CONSTRAINTS ON THE FORMATION CONDITIONS OF IRON-METEORITES BASED ON CONCENTRATIONS AND ISOTOPIC COMPOSITIONS OF NITROGEN

A suite of iron meteorites has been analysed for their content and isotopic composition of nitrogen to investigate the behaviour of nitrogen in the iron meteorite parent bodies and any constraints this can place on the origin and formation of these meteorites. Whole-rock samples of iron meteorites yielded a range in delta N-15 values from -96 to + 156 parts per thousand. Most of the nitrogen is found in the Fe, Ni metal phase, with areas of plessite containing ca. 3 times more nitrogen than kamacite and with a delta N-15 value 3 parts per thousand lower, although occasionally high concentrations (up to almost-equal-to 40%) of nitrogen can be found in nitrides.

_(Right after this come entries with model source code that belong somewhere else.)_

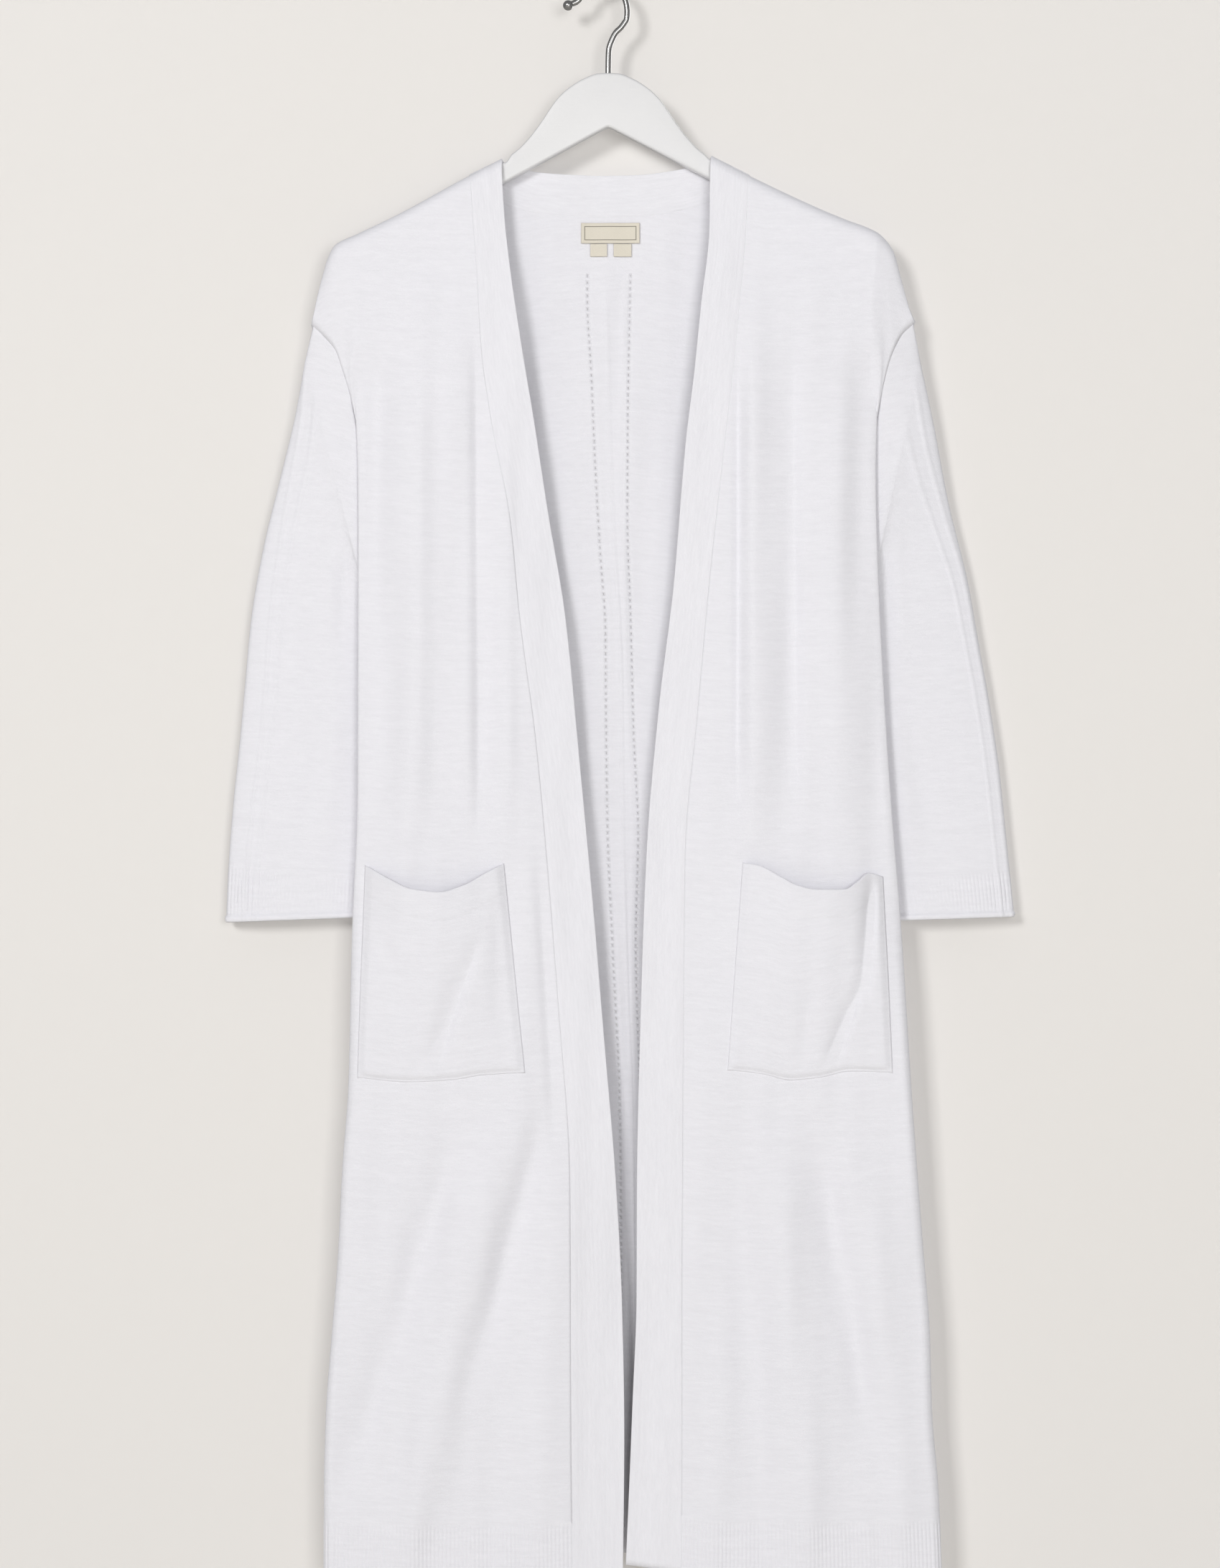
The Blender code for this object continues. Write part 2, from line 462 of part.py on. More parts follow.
def front(side):
    """A front: from the band's seam across to the side fold, and round it to the armhole and side seam."""
    sign = SIGN[side]
    top_x, top_drop, over_tip = shoulder_row(side, FRONT_STEP)
    seam_drop = top_drop[0] + ROWS * (hem_at(side, "seam") - top_drop[0])
    fold_drop = top_drop[over_tip] + ROWS * (hem_at(side, "fold") - top_drop[over_tip])
    settled = ease(ROWS / TURN_SETTLED)
    seam_x = read(BAND[side], "seam", seam_drop)
    seam_x[0] = NECK_POINT[side]
    fold_x = sign * (read(SIDE[side], "fold", fold_drop) - FOLD_TURN)
    fold_x += (1.0 - settled) * (top_x[over_tip] - fold_x)
    x, drop = spread(top_x[:over_tip + 1], top_drop[:over_tip + 1], seam_x, fold_x, HEM[side])
    main = points(x, front_depth(x, drop, side), drop)

    edge_drop = top_drop[-1] + ROWS * (fold_drop[-1] - top_drop[-1])
    edge = points(sign * edge_reach(side, edge_drop), read(ARMHOLE[side], "front", edge_drop), edge_drop)
    start = main[:, -1]
    control = (start + edge) / 2
    control[:, 0] = fold_x + sign * 2 * FOLD_TURN
    control[:, 2] = start[:, 2] + TURN_HIGH * (edge[:, 2] - start[:, 2])
    past_tip = len(top_x) - 1 - over_tip
    t = (np.arange(1, past_tip + 1) / past_tip)[None, :, None]
    turn = (1 - t) ** 2 * start[:, None] + 2 * t * (1 - t) * control[:, None] + t * t * edge[:, None]
    line = points(top_x[over_tip + 1:], -seam_space(top_x[over_tip + 1:]), top_drop[over_tip + 1:])
    turn += (1.0 - settled)[:, None, None] * (line - turn[0])
    return np.concatenate([main, turn], axis=1)


def back():
    """The back, from armhole to armhole: its top row is the shoulders and the seam under the neck band."""
    right_x, right_drop, _ = shoulder_row("right", BACK_STEP)
    left_x, left_drop, _ = shoulder_row("left", BACK_STEP)
    rows = NECK_ROWS[1:-1]
    neck_x, neck_drop = read(NECK, "seam_x", rows), read(NECK, "seam_drop", rows)
    top_x = np.concatenate([right_x[::-1], neck_x, left_x])
    top_drop = np.concatenate([right_drop[::-1], neck_drop, left_drop])
    edges = {}
    for side, tip, hem in (("right", top_drop[0], HEM["back"]["drop"][0]),
                           ("left", top_drop[-1], HEM["back"]["drop"][-1])):
        edges[side] = SIGN[side] * edge_reach(side, tip + ROWS * (hem - tip))
    x, drop = spread(top_x, top_drop, edges["right"], edges["left"], HEM["back"])
    return points(x, back_depth(x, drop), drop)


def band():
    """The front band in one run: up the right front, round the back of the neck, down the left front."""
    share = np.linspace(0.0, 1.0, BAND_COLUMNS + 1)
    runs = []
    for side in ("right", "left"):
        line = SHOULDER[side]
        seam_top = np.interp(abs(NECK_POINT[side]), np.abs(line["x"]), line["drop"])
        edge_top = line["drop"][0]
        seam_drop = seam_top + ROWS * (hem_at(side, "seam") - seam_top)
        edge_drop = edge_top + ROWS * (hem_at(side, "edge") - edge_top)
        seam, edge = read(BAND[side], "seam", seam_drop), read(BAND[side], "edge", edge_drop)
        seam[0], edge[0] = NECK_POINT[side], line["x"][0]
        corner = 1.0 + CORNER_ROOM * np.exp(-(ROWS * GARMENT_LENGTH / CORNER_DOWN) ** 2)
        keep = share + (1.0 - share) * (BAND_SEAM * corner / np.abs(edge - seam))[:, None]
        x = seam[:, None] + keep * (edge - seam)[:, None]
        drop = seam_drop[:, None] + share * (edge_drop - seam_drop)[:, None]
        depth = front_depth(x, drop, side)
        depth[0] = 0.0
        runs.append(points(x, depth, drop))
    seam_x, seam_drop = read(NECK, "seam_x", NECK_ROWS), read(NECK, "seam_drop", NECK_ROWS)
    edge_x, edge_drop = read(NECK, "edge_x", NECK_ROWS), read(NECK, "edge_drop", NECK_ROWS)
    wide = np.hypot(edge_x - seam_x, edge_drop - seam_drop)[:, None]
    from_corner = np.minimum(NECK_ROWS, NECK["row"][-1] - NECK_ROWS)[:, None]
    corner = 1.0 + CORNER_ROOM * np.exp(-(from_corner / CORNER_ROWS) ** 2)
    keep = share + (1.0 - share) * BAND_SEAM * corner / wide
    x = seam_x[:, None] + keep * (edge_x - seam_x)[:, None]
    drop = seam_drop[:, None] + keep * (edge_drop - seam_drop)[:, None]
    neck = points(x, back_depth(x, drop), drop)
    return np.concatenate([runs[0][::-1], neck, runs[1]])


def armhole_ring(side):
    """The ring where the sleeve starts: down the front half of the armhole seam and up the back half, just
    past the body's edge, and behind it where the body folds over the sleeve."""
    sign = SIGN[side]
    turn = np.arange(SLEEVE_ROUND) * 2 * np.pi / SLEEVE_ROUND
    tip, under = SHOULDER[side]["drop"][-1], UNDERARM[side]
    drop = tip + (1.0 - np.cos(turn)) / 2 * (under - tip)
    in_front = 0.5 + 0.5 * np.clip(np.sin(turn) / np.sin(turn[1]), -1.0, 1.0)
    front_y = read(ARMHOLE[side], "front", drop) + LAP * ease((drop - LAP_FROM) / LAP_OVER)
    back_y = read(ARMHOLE[side], "back", drop)
    reach = edge_reach(side, drop) + 2 * SEAM + UNDERARM_CLEAR * ease((drop - under + LAP_OVER) / LAP_OVER)
    return points(sign * reach, in_front * front_y + (1.0 - in_front) * back_y, drop + 2 * SEAM)


def sleeve(side):
    """A sleeve: flat ovals from the armhole to the cuff. Round each oval the place runs from the outer edge,
    over the front, to the inner edge and back."""
    sign = SIGN[side]
    rows = SLEEVE[side]
    turn = np.arange(SLEEVE_ROUND) * 2 * np.pi / SLEEVE_ROUND
    share = (1.0 - np.cos(turn)) / 2
    at = np.maximum(SLEEVE_ROWS, 1.0)[:, None]
    outer, inner = read(rows, "outer", at), read(rows, "inner", at)
    outer_drop, inner_drop = read(rows, "outer_drop", at), read(rows, "inner_drop", at)
    round_out = np.sign(np.sin(turn)) * np.abs(np.sin(turn)) ** SLEEVE_FLATNESS
    ridge = SLEEVE_RIDGE * np.exp(-((turn - SLEEVE_RIDGE_AT) / SLEEVE_RIDGE_HALF) ** 2)
    ridge = ridge * ease((at - 1.0) / SLEEVE_RIDGE_OVER)
    depth = read(rows, "middle", at) - read(rows, "half", at) * round_out - ridge
    ovals = points(sign * (outer + share * (inner - outer)), depth,
                   outer_drop + share * (inner_drop - outer_drop))
    grow = np.minimum(SLEEVE_ROWS, 1.0)[:, None, None]
    return armhole_ring(side)[None] * (1.0 - grow) + ovals * grow


def pocket(side):
    """A patch pocket: it lies just before its front at its sewn sides and bottom, and its mouth sags open."""
    rows = POCKET[side]
    across = np.linspace(0.0, 1.0, POCKET_COLUMNS)[None, :]
    down = np.linspace(0.0, 1.0, POCKET_ROWS)[:, None]
    arch = 4.0 * across * (1.0 - across)
    top, bottom = rows["drop"]
    drop = top + POCKET_SAG * arch * (1.0 - down) + down * (bottom - top + POCKET_BOTTOM_SAG * arch)
    inner = rows["inner"][0] + down * (rows["inner"][1] - rows["inner"][0])
    outer = rows["outer"][0] + down * (rows["outer"][1] - rows["outer"][0])
    x = inner + across * (outer - inner)
    swell = np.sin(np.pi * across)
    stand = POCKET_OPEN * swell * (1.0 - down) ** MOUTH_FADE + POCKET_FULL * swell * np.sin(np.pi * down)
    return points(x, front_depth(x, drop, side) - POCKET_CLEAR - stand, drop)


def patch(rows, columns):
    """A small woven piece on the inside of the back, just before it."""
    across = np.linspace(0.0, 1.0, columns)[None, :]
    down = np.linspace(0.0, 1.0, PATCH_ROWS)[:, None]
    drop = rows["drop"][0] + down * (rows["drop"][1] - rows["drop"][0])
    x = rows["left"][0] + across * (rows["right"][0] - rows["left"][0])
    drop = drop + 0.0 * x
    return points(x, back_depth(x, drop) - WALL / 2 - SEAM - LABEL_WALL, drop)


def hanger_rings():
    """The hanger as sections across its length: rounded oblongs between its top and its underside."""
    corner = np.radians((0, 30, 60, 90))
    rings = []
    steps = [("right", r) for r in HANGER_STEPS[:0:-1]] + [("left", r) for r in HANGER_STEPS]
    for side, reach in steps:
        x = HANGER_MIDDLE + SIGN[side] * reach
        line = SHOULDER[side]
        covered = np.interp(abs(x), np.abs(line["x"]), line["drop"]) + HANGER_BELOW
        top = read(HANGER_TOP, "drop", reach) if reach < HANGER_TOP["reach"][-1] else covered
        low = HANGER_NOTCH + HANGER_UNDER[side] * reach
        into = max(0.0, reach - (HANGER_REACH - HANGER_TIP)) / HANGER_TIP
        scale = np.sqrt(1.0 - into * into)
        middle, high = (top + low) / 2, (low - top) / 2 * scale
        thick = HANGER_HALF * (HANGER_TIP_THIN + (1.0 - HANGER_TIP_THIN) * scale)
        radius = min(HANGER_CORNER, thick * CORNER_MOST, high * CORNER_MOST)
        ring = []
        for sy, sz in ((1, -1), (1, 1), (-1, 1), (-1, -1)):
            angles = corner if sy == sz else corner[::-1]
            for a in angles:
                ring.append((x, sy * (thick - radius + radius * np.cos(a)),
                             -(middle + sz * (high - radius + radius * np.sin(a)))))
        rings.append(ring)
    return np.array(rings)


def hook_rings():
    """The hook's wire: up from the wood, round the crook, and out to the ball at its end."""
    crook = [(CROOK_ACROSS * np.cos(a), CROOK_MIDDLE - CROOK_HIGH * np.sin(a)) for a in CROOK_SWEEP]
    wire = np.array(list(SHANK) + crook + list(HOOK_END))
    toward = np.array(BALL_MIDDLE) - wire[-1]
    toward = toward / np.hypot(*toward)
    ball = np.array([np.array(BALL_MIDDLE) + toward * BALL_RADIUS * s for s in BALL_STEPS])
    path = np.concatenate([wire, ball])
    radii = np.concatenate([np.full(len(wire), HOOK_RADIUS),
                            BALL_RADIUS * np.sqrt(1.0 - np.array(BALL_STEPS) ** 2)])
    ahead = np.gradient(path, axis=0)
    ahead = ahead / np.linalg.norm(ahead, axis=1, keepdims=True)
    turn = np.arange(HOOK_SIDES) * 2 * np.pi / HOOK_SIDES
    out = radii[:, None] * np.cos(turn)
    x = path[:, :1] + ahead[:, 1:] * out
    drop = path[:, 1:] - ahead[:, :1] * out
    return points(x, radii[:, None] * np.sin(turn), drop)


for item in list(bpy.data.objects):
    bpy.data.objects.remove(item, do_unlink=True)

cloth("back", back())
for wearers in SIGN:
    cloth("front_" + wearers, front(wearers))
    cloth("sleeve_" + wearers, sleeve(wearers), closed=True)
    cloth("pocket_" + wearers, pocket(wearers))
cloth("front_band", band(), BAND_WALL)
cloth("label", patch(LABEL, 6), LABEL_WALL, colour=LABEL_COLOUR)
for tab, size in TABS.items():
    cloth("label_" + tab, patch(size, 3), LABEL_WALL, colour=LABEL_COLOUR)
rod("hanger_body", hanger_rings(), WOOD_COLOUR, 0.40)
rod("hanger_hook", hook_rings(), WIRE_COLOUR, 0.22, 1.0)
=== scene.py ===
"""A long white knitted duster cardigan with an open front, on a painted wooden hanger.

Metres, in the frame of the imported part: the origin is the seat of the hanger's hook, +Z is up and the open
front faces -Y. Right and left are the wearer's, so the right front hangs at -X. A point's drop is its
distance below the hook's seat.
"""

import bmesh
import bpy
import numpy as np
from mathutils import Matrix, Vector


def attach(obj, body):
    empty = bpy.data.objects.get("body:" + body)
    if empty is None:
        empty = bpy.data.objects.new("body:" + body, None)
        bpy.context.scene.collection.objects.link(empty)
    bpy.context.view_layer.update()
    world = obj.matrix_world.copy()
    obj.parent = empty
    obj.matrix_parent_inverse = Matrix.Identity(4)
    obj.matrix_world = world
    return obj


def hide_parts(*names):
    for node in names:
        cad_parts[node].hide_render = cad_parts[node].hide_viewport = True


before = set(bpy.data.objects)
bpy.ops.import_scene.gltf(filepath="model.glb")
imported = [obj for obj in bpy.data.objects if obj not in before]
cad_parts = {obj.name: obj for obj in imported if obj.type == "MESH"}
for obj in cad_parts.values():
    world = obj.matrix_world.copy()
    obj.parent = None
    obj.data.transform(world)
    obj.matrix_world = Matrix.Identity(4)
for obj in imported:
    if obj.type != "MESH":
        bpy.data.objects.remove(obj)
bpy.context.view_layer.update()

# The hanger's body: a flat bow of wood with a curved neck and two sloping arms, its long edges rounded over.
# It is sanded smooth and sprayed with satin white paint, and the garment's shoulders lie on its arms.
SIGN = {"right": -1.0, "left": 1.0}


def table(names, *rows):
    """A table's columns by name. The first column is the place that the others are read at."""
    return dict(zip(names.split(), np.array(rows, dtype=float).T))


def smooth(at, stations, values):
    """A cubic through the stations' values that never swings past them: the slope at each station is the
    harmonic mean of the slopes on its two sides, or level at a top or a bottom."""
    at = np.asarray(at, dtype=float)
    rise = np.diff(values) / np.diff(stations)
    climbs = rise[:-1] * rise[1:] > 0.0
    both = np.where(climbs, rise[:-1] + rise[1:], 1.0)
    inner = np.where(climbs, 2.0 * rise[:-1] * rise[1:] / both, 0.0)
    slopes = np.concatenate([rise[:1], inner, rise[-1:]])
    first = np.clip(np.searchsorted(stations, at) - 1, 0, len(stations) - 2)
    span = stations[first + 1] - stations[first]
    t = np.clip((at - stations[first]) / span, 0.0, 1.0)
    start = (2 * t**3 - 3 * t**2 + 1) * values[first] + (t**3 - 2 * t**2 + t) * span * slopes[first]
    end = (3 * t**2 - 2 * t**3) * values[first + 1] + (t**3 - t**2) * span * slopes[first + 1]
    return start + end


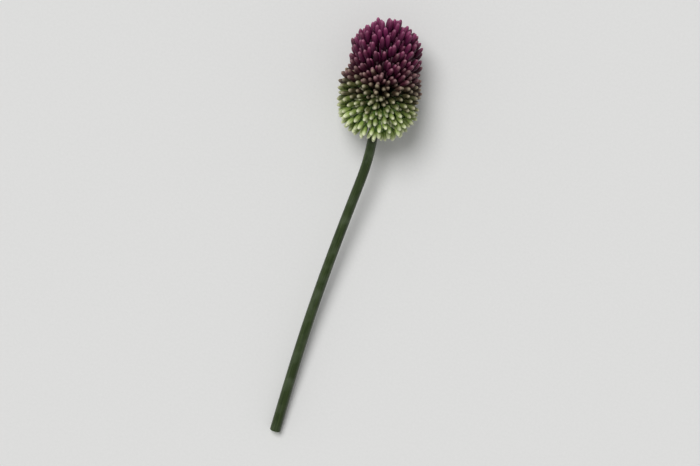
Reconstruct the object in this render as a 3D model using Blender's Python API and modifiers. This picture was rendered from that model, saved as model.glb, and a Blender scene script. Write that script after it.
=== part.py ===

The nitrogen isotopic composition of the nitrides, and other phases present, is typically less than +/-5 parts per thousand of that of the whole-rock value. The effect of extreme shock and/or recrystallisation of the metal phase is to cause a loss of nitrogen and a corresponding shift in delta N-15 values towards heavier values by up to 50 parts per thousand due to diffusive loss of nitrogen. In contrast, the range of delta N-15 values shown by other members of an individual group with more normal shock features is <11 parts per thousand. For group IIIAB specimens this intragroup variation appears to be due to a slight loss of nitrogen during crystallisation, this mechanism having been taken to extreme conditions during the pallasite formation event. In the non-magmatic IAB group, individual samples display almost no isotopic variation. The nitrogen abundance in irons appears to be closely linked to the concentration of volatile trace elements and, although this may be the result of condensation effects, the high levels of nitrogen abundance may suggest that these levels were set during a re-equilibration event on the parent bodies. On the other hand, the only parameter with which delta N-15 values show any systematic covariation are the metallographic cooling rates of the irons, suggesting an indirect link between nitrogen and the internal heat source of the parent bodies. One possibility is that there may have been an injection of N-15-rich nitrogen together with a short-lived radionuclide such as Al-26, or perhaps Fe-60, into the solar nebula prior to formation of the parent bodies.